Fahey's influence as a guitarist cannot be understated. As far back as the early 1960s, he was taking folk and blues styles and extracting them from the limits of song form. The mass of musicians that came in his wake, from Leo Kottke and Michael Hedges to Jim O'Rourke and Loren Connors and countless others, only eclipsed his significance. His contributions to solo guitar music are lost without context, in the way that Billie Holiday or Hank Williams might now be seen as just singers. If an artist truly revolutionizes a form, their impact can be overshadowed by their influence.

Along the way, Fahey imagined his old age, his death and his posthumous reputation in the lengthy notes that came with the recordings he released on his own Tacoma record label. And just as he labelled his music "American primitive," his writing carried an unschooled honesty. His first book, How Bluegrass Music Destroyed My Life was largely a catalogue of romantic relationships and yearning for acceptance. Vampire Vultures follows in that vein, but expands his fanciful imaginings into a story of a childhood that could be licensed to Steven Spielberg.

In short, young Fahey - innocent, outcast and above reproach in his actions - is chosen by the Great Koonaklaster (who also has concerns about land use issues) to lead the Cat People in a battle against a plot by the Krell to eat all of the earth's people in a single sitting. It's a ridiculous story, and one that probably requires a love of Fahey's music to be bought into, but somehow it relates a moral vision and, probably more important to those likely to read it, an insight into the strange mind of a seminal and under appreciated musician.

The fabrications are hard to ignore, but they aren't the whole of the book. As soon as the evil plot of the lizard-like Krell is revealed, a darker revelation is made. At age 40, twelve years before his death in 2001, Fahey came to realize that he was sexually abused as a child. It was a time when he was lost in the world. His records during that period bordered on New Age and he was deep in psychoanalysis. His revelation - and he seemed to want people to know about it, was ugly and muddled. He often repeated a story of seeing a turtle in the yard and recognizing it as a symbol he'd adopted for a penis, in particular his father's. But the story was always a bit uncomfortable and vague, told so briefly that it felt like troubled ramblings: true, perhaps, but certainly no one's business. Here, in eight brief and painful pages, he makes the story real, and concludes that: "The church, the school, the supermarket - all institutions - all teach that it is a far greater sin to talk about incest than to commit it. Or condone it. 'Remember the Fourth Commandment.'"

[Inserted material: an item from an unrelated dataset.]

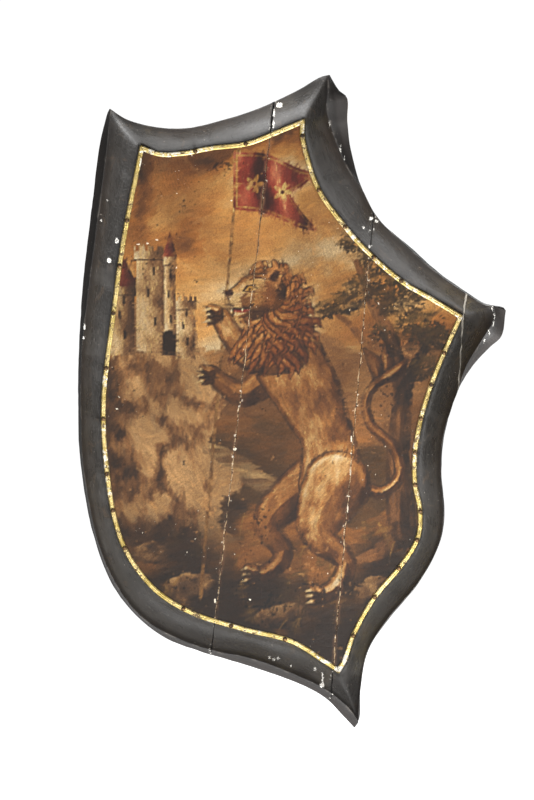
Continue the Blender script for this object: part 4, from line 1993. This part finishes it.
@dataclass
class ArmPad:
    """The padded arm rest: a crowned leather cushion with a welt and a row of small nails round it."""

    leather: Material
    brass: Material
    x: float = -0.022
    half_length: float = 0.060
    half_width: float = 0.048
    edge_height: float = 0.005
    crown: float = 0.017
    drawn_in: float = 0.005
    underside: float = 0.0004
    held_below: float = 0.0022
    voxel: float = 0.003
    most_swell: float = 0.004
    frames: int = 20
    welt_radius: float = 0.0016
    welt_height: float = 0.0022
    nail_height: float = 0.0046
    nails: int = 30
    nail_head: tuple[tuple[float, float], ...] = (
        (0, -0.001), (0.0019, -0.001), (0.0021, 0.0004), (0.0017, 0.0012), (0.0009, 0.0017), (0, 0.0018),
    )

    def back(self) -> float:
        """The boards' back at the pad's middle."""
        return board_rear_y(self.x, ARM_LINE_Z)

    def rim(self, share: float, up: float, steps: int = 128) -> Array:
        """Draw a row round the pad, drawn in between its corners.

        Args:
            share: How far out from the pad's middle it lies.
            up: Its height over the boards.
            steps: How many points it has.

        Returns:
            Its points.
        """
        angle = -2 * math.pi * np.arange(steps) / steps
        right, high = (np.sign(value) * np.abs(value) ** 0.4 for value in (np.cos(angle), np.sin(angle)))
        across = share * right * (self.half_length - self.drawn_in * (1 - high ** 2))
        along = share * high * (self.half_width - self.drawn_in * (1 - right ** 2))
        return np.column_stack([self.x + across, np.full(steps, self.back() + up), ARM_LINE_Z + along])

    def cushion(self) -> Form:
        """The cushion's closed form before it is filled."""
        under, edge = self.underside, self.edge_height
        rows = [(share, under) for share in (0, 0.5, 0.95)]
        rows += [(0.965, 3 * under), (0.97, edge * 0.6), (0.955, edge)]
        for share in (0.9, 0.82, 0.72, 0.6, 0.45, 0.3, 0.15, 0):
            rows.append((share, edge + (self.crown * 0.86 - edge) * (1 - share ** 2.4)))
        return lofted(np.array([self.rim(*row) for row in rows]))

    def filled(self, piece: bpy.types.Object) -> None:
        """Swell the cushion as stuffed leather, with cloth pressure, and keep the result in its mesh.

        Args:
            piece: The cushion.
        """
        remesh = piece.modifiers.new("remesh", "REMESH")
        remesh.mode = "VOXEL"
        remesh.voxel_size = self.voxel
        self.apply(piece)
        rest = [vert.co.copy() for vert in piece.data.vertices]
        floor = self.back() + self.held_below
        held = [vert.index for vert in piece.data.vertices if vert.co.y < floor]
        piece.vertex_groups.new(name="held").add(held, 1.0, "REPLACE")
        cloth = piece.modifiers.new("cloth", "CLOTH").settings
        cloth.use_pressure = True
        cloth.uniform_pressure_force = 3
        cloth.effector_weights.gravity = 0
        cloth.vertex_group_mass = "held"
        cloth.quality = 5
        scene = bpy.context.scene
        scene.frame_start, scene.frame_end = 1, self.frames
        for step in range(1, self.frames + 1):
            scene.frame_set(step)
        self.apply(piece)
        scene.frame_set(1)
        for vert, before in zip(piece.data.vertices, rest):
            swell = vert.co - before
            if swell.length > self.most_swell:
                vert.co = before + swell * (self.most_swell / swell.length)
            vert.co.y = max(vert.co.y, self.back() + self.underside)
        smooth = piece.modifiers.new("smooth", "SUBSURF")
        smooth.levels = smooth.render_levels = 1
        self.apply(piece)
        piece.data.shade_smooth()

    def apply(self, piece: bpy.types.Object) -> None:
        """Bake the piece's modifiers into its mesh.

        Args:
            piece: The cushion.
        """
        solved = piece.evaluated_get(bpy.context.evaluated_depsgraph_get())
        mesh, old = bpy.data.meshes.new_from_object(solved), piece.data
        piece.modifiers.clear()
        piece.data = mesh
        bpy.data.meshes.remove(old)

    def welt(self) -> Form:
        """A cord sewn into the cushion's edge."""
        row = self.rim(0.985, self.welt_height)
        out = np.cross(unit(np.roll(row, -1, axis=0) - np.roll(row, 1, axis=0)), (0, 1, 0))
        turns = np.linspace(0, 2 * math.pi, 11)[:, None, None]
        return lofted(row + self.welt_radius * (out * np.cos(turns) + np.array([0, 1, 0]) * np.sin(turns)))

    def nail_row(self) -> Form:
        """Small domed nails all round the cushion."""
        dome, mesh = turned(self.nail_head, 12), bpy.data.meshes.new("dome")
        dome.to_mesh(mesh)
        dome.free()
        row = bmesh.new()
        for spot in at_shares(self.rim(1.0, self.nail_height, 360), np.arange(self.nails) / self.nails):
            before = len(row.verts)
            row.from_mesh(mesh)
            bmesh.ops.translate(row, vec=spot, verts=row.verts[before:])
        bpy.data.meshes.remove(mesh)
        return row

    def build(self) -> None:
        """Make the cushion, its welt and its nails."""
        piece = finished("arm_cushion", self.cushion(), [self.leather])
        self.filled(piece)
        settled(piece, "leather", "arm_pad")
        settled(finished("arm_cushion_welt", self.welt(), [self.leather]), "leather")
        settled(finished("arm_cushion_nails", self.nail_row(), [self.brass]), "tack_brass")


@dataclass
class HangingRings:
    """Three forged rings, each hanging in a staple that is driven into the boards."""

    iron: Material
    radius: float = 0.016
    wire: float = 0.002
    staple_wire: float = 0.00175
    eye: float = 0.004
    standoff: float = 0.004
    leg: float = 0.009
    clearance: float = 0.0015
    points: tuple[float, ...] = (0.3, 0.8)
    place_shares: tuple[tuple[str, float, float], ...] = (
        ("hanging", -0.087, 0.171), ("guige_left", -0.25, 0.1), ("guige_right", 0.12, 0.1),
    )

    def ring(self, axis: Sequence[float], seed: int) -> Form:
        """Forge a ring of round bar, hammered a little uneven, with the scarf of its weld.

        Args:
            axis: The point that it swings about.
            seed: What its unevenness comes from.

        Returns:
            The ring, hanging.
        """
        angle = np.linspace(0, 2 * math.pi, 25)[:, None]
        turn = np.linspace(0, 2 * math.pi, 72, endpoint=False)
        uneven = 1 + 0.05 * np.sin(3 * turn + seed) + 0.03 * np.sin(8 * turn + angle)
        thick = self.wire * 0.94 * uneven * (1 + 0.12 * np.exp(-((turn - 4.6) / 0.12) ** 2))
        out = self.radius + thick * np.cos(angle)
        rings = (out * np.sin(turn), thick * np.sin(angle), out * np.cos(turn) - self.radius)
        return lofted(np.stack(rings, axis=-1) + np.array(axis))

    def staple(self, x: float, z: float, axis_y: float) -> Form:
        """Bend a staple, both its legs in the board.

        Args:
            x: Its place across.
            z: Its height.
            axis_y: Where the ring's axis lies in it.

        Returns:
            The staple.
        """
        span, base = self.eye + self.staple_wire, axis_y + self.standoff - self.wire
        end = board_rear_y(x, z) - self.leg
        leg = np.linspace(end, base, 6)[:-1]
        turns = np.linspace(math.pi, 0, 25)
        bend = [(x, base + span * math.sin(turn), z + span * math.cos(turn)) for turn in turns]
        path = np.array([*((x, y, z - span) for y in leg), *bend, *((x, y, z + span) for y in leg[::-1])])
        angles = np.linspace(0, 2 * math.pi, 16, endpoint=False)
        section = np.column_stack([np.cos(angles), np.sin(angles)]) * self.staple_wire * 0.98
        taper = np.ones(len(path))
        taper[:2], taper[-2:] = self.points, self.points[::-1]
        return swept(path, section * taper[:, None, None])

    def build(self) -> None:
        """Make each ring and its staple."""
        for seed, (name, across, up) in enumerate(self.place_shares):
            x, z = across * WIDTH, up * HEIGHT
            axis = (x, board_rear_y(x, z) + self.clearance + self.wire, z - self.eye + self.wire + FIT_GAP)
            staple = finished(f"{name}_bent_staple", self.staple(x, z, axis[1]), [self.iron])
            settled(staple, "iron", f"{name}_staple")
            ring = finished(f"{name}_forged_ring", self.ring(axis, seed), [self.iron])
            settled(ring, "iron", f"{name}_ring", body=f"{name}_ring_body")


@dataclass(frozen=True)
class Softbox:
    """A soft lamp: its place, its width and height, its power in watts and the point that it faces."""

    name: str
    place: tuple[float, float, float]
    size: tuple[float, float]
    power: float
    aim: tuple[float, float, float] = (0, -0.03, -0.12)

    def build(self) -> None:
        """Hang the lamp."""
        data = bpy.data.lights.new(self.name, "AREA")
        data.shape = "RECTANGLE"
        data.size, data.size_y = self.size
        data.energy = self.power
        lamp = bpy.data.objects.new(self.name, data)
        lamp.location = self.place
        lamp.rotation_euler = (Vector(self.aim) - Vector(self.place)).to_track_quat("-Z", "Y").to_euler()
        lamp.visible_camera = False
        bpy.context.scene.collection.objects.link(lamp)


@dataclass
class Studio:
    """A plain pale floor, soft white light and the photograph's view."""

    lens: float = 188.3
    sensor: float = 36
    view_end: float = 60
    eye: tuple[float, float, float] = (0.0054, -4.535, -0.1183)
    floor_z: float = -0.56
    floor_size: float = 15
    lamps: tuple[Softbox, ...] = (
        Softbox("left softbox", (-1.3, -2.5, 0.1), (0.9, 1.1), 11),
        Softbox("high softbox", (0.2, -1.6, 2.2), (3.0, 2.0), 30),
        Softbox("floor glow", (0.25, -1.5, -0.553), (1.5, 2.9), 39, (0.25, -1.5, 0.0)),
        Softbox("right floor glow", (0.5, -0.6, -0.552), (0.7, 1.0), 12, (0.5, -0.6, 0.0)),
        Softbox("rear lamp", (0.0, 2.4, 1.6), (2.4, 1.6), 40),
    )

    def camera(self) -> None:
        """Stand the camera square to the front."""
        data = bpy.data.cameras.new("camera")
        data.lens = self.lens
        data.sensor_width = self.sensor
        data.clip_end = self.view_end
        camera = bpy.data.objects.new("camera", data)
        camera.location = self.eye
        camera.rotation_euler = (math.pi / 2, 0, 0)
        bpy.context.scene.collection.objects.link(camera)
        bpy.context.scene.camera = camera

    def seen_or_lit(self, start: Pattern, lit: float, seen: float) -> Pattern:
        """One strength as light, and another where the camera looks straight at it."""
        by_camera = start.made("LightPath", output="Is Camera Ray")
        return start.made("Mix", {"data_type": "FLOAT"}, i0=by_camera, i2=lit, i3=seen)

    def floor(self) -> None:
        """Lay a wide pale floor."""
        form = bmesh.new()
        bmesh.ops.create_grid(form, x_segments=1, y_segments=1, size=self.floor_size)
        finish = Finish("pale floor")
        finish.surface.feed(
            Base_Color=(0.86, 0.86, 0.86), Roughness=0.9, Emission_Color=(1.0, 1.0, 1.0),
            Emission_Strength=self.seen_or_lit(finish.surface, 0.2, 1.0),
        )
        finished("floor", moved(form, (0, 0, self.floor_z)), [finish.material])

    def world(self) -> None:
        """White where the camera looks past everything, and dimmer as light."""
        world = bpy.data.worlds.new("studio")
        bpy.context.scene.world = world
        back = Pattern(cleared(world), "Background", Color=(1.0, 1.0, 1.0))
        back.feed(Strength=self.seen_or_lit(back, 0.11, 1.05))
        back.made("OutputWorld", Surface=back)

    def build(self) -> None:
        """Set everything up."""
        bpy.context.scene.view_settings.view_transform = "Standard"
        self.camera()
        self.floor()
        self.world()
        for lamp in self.lamps:
            lamp.build()


def main() -> None:
    """Build everything in order."""
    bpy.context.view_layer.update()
    workshop = Workshop()
    Studio().build()
    lacquer = BlackLacquer(workshop).make()
    board_browns = ((0.085, 0.046, 0.025), (0.30, 0.19, 0.105))
    back_wood = OldWood(workshop, "back wood", *board_browns, boards=True).make()
    gilding = WaterGilding(workshop).make()
    brass = AgedMetal("tack brass", (0.17, 0.10, 0.045), (0.03, 0.018, 0.010), 260.0).make()
    painting = OldPainting(workshop).make()
    batten_wood = OldWood(workshop, "batten wood", (0.11, 0.06, 0.03), (0.3, 0.19, 0.1), Grain.ACROSS).make()
    peg_browns = ((0.06, 0.035, 0.02), (0.17, 0.1, 0.055))
    peg_wood = OldWood(workshop, "peg end grain", *peg_browns, Grain.THROUGH).make()
    strap_leather = Leather(workshop, "strap leather", (0.03, 0.016, 0.01), (0.1, 0.045, 0.022)).make()
    pad_leather = Leather(workshop, "pad leather", (0.045, 0.022, 0.012), (0.14, 0.065, 0.03)).make()
    thread = OldWood(workshop, "waxed thread", (0.16, 0.1, 0.05), (0.4, 0.3, 0.17)).make()
    iron = AgedMetal("forged iron", (0.2, 0.19, 0.18), (0.06, 0.04, 0.03), 160.0).make()
    pad_brass = AgedMetal("pad brass", (0.5, 0.36, 0.16), (0.1, 0.07, 0.035)).make()
    boards = RimmedBoards(lacquer, back_wood)
    boards.build()
    picture = FieldPainting()
    picture.finish()
    log.info("painting: %d by %d touches of colour", picture.columns, picture.rows)
    PaintedFacing(painting, boards, picture).build()
    strips = GiltStrips(gilding, boards)
    strips.build()
    DomedNails(brass, strips).build()
    Battens(batten_wood, peg_wood).build()
    ArmStrap(
        "forearm_strap", strap_leather, thread, iron, x=0.072, width=0.040, thickness=0.0035,
        half_span=0.062, height=0.084, foot=0.036, nail_places=(-0.010, 0.010),
    ).build()
    ArmStrap(
        "hand_grip", strap_leather, thread, iron, x=-0.115, width=0.026, thickness=0.006, half_span=0.046,
        height=0.044, foot=0.032, nail_places=(0.0,), roundness=0.0026, stitch_inset=0.005,
    ).build()
    ArmPad(pad_leather, pad_brass).build()
    HangingRings(iron).build()


if __name__ == "__main__":
    main()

Fahey's prose isn't great, but it is entertaining, and he knew how to spin a yarn. Some of the dialogues are so stilted and self-praising that they could only be tongue-in-cheek, but at other points he does a nice job of creating a tale. He brings the reader in midstream and hints at what's going on in a scene, slowly providing concrete details and leaving the reader wondering if he's really writing about the absurdities he seem to be (and generally is). Other times he mixes folk vernacular with his biting and cynical intelligence, creating parodies that carry with them a strange verity:

"One day in the sweltering summer N.W. Washington, D.C. Ecozone, har har, while Grandma was sitting beside her pet terrestrial hammerhead shark reading a copy of Animal Farm, Grandpa rose his demeanor from the book he was reading, Black Beauty, and opened his mouth and spake unto me saying, "John, I think it's about time we loaded up the car with our surf poles and tackle, and yes, yes, yes, let's go out to West Virginia and do some fishing. I hear the stripers are running in the Ohio River. And I have to go to the Moundsville Agricultural Experimental Station and make a survey."

"That's a great idea, Gramps," I offered. "I'm fer it."

"John, Jane, Catherine, Suzie, Rover, George, Al, Jane, what do you think?" He posed there in the midst of time, exposing his Aufhenen, and thus opening the matter up for all to peer. Such courage.

Then John, Jane, Catherine, Suzie, Rover, George, Al, and Jane said in conglomerate mastiglian association,

"AFFIRMATIVE."

Some passages seem genuinely autobiographical, if we are to believe the reprinted letters he penned to women for whom he pined. But his penchant for self-contradiction was never more blatant than in these pages. In another reprinted letter he writes (and apparently later editorialized) of the John Fahey Trio, the group he recorded with in his final years. "Playing in a band is a new experience for me. We have recorded some great stuff. (All enclosed.) But it is inhuman music. It contains no emotions. (7/17: Not true.)"

The prose leapfrogs from letters to dialogue to memoir, from fiction to likely fiction to passages so human that if they're not autobiographical then there's so much wool over eyes toss it in and join forces with the Krell. Of which Fahey was one, at least by upbringing. Fahey's father was a factory and his mother was a river, but he was raised by Krell, who can of course block people's thoughts so he never saw them in their true lizard form. The Krells are Christian. They've always been at war with the Jews. The Cat People (who may or may not be Jewish) fight the Krell with the promise of being rewarded in an afterlife where they can maim and pillage and rape and kill every day. And that's not even getting into Garrison Keillor's role in the plot.

It's a complicated world Fahey imagined, but then it's a complicated world in which he lived. The book is published by the Chicago record label Drag City, and it's just as well it didn't go to a proper publishing house. An editor might have missed the point of the clutter.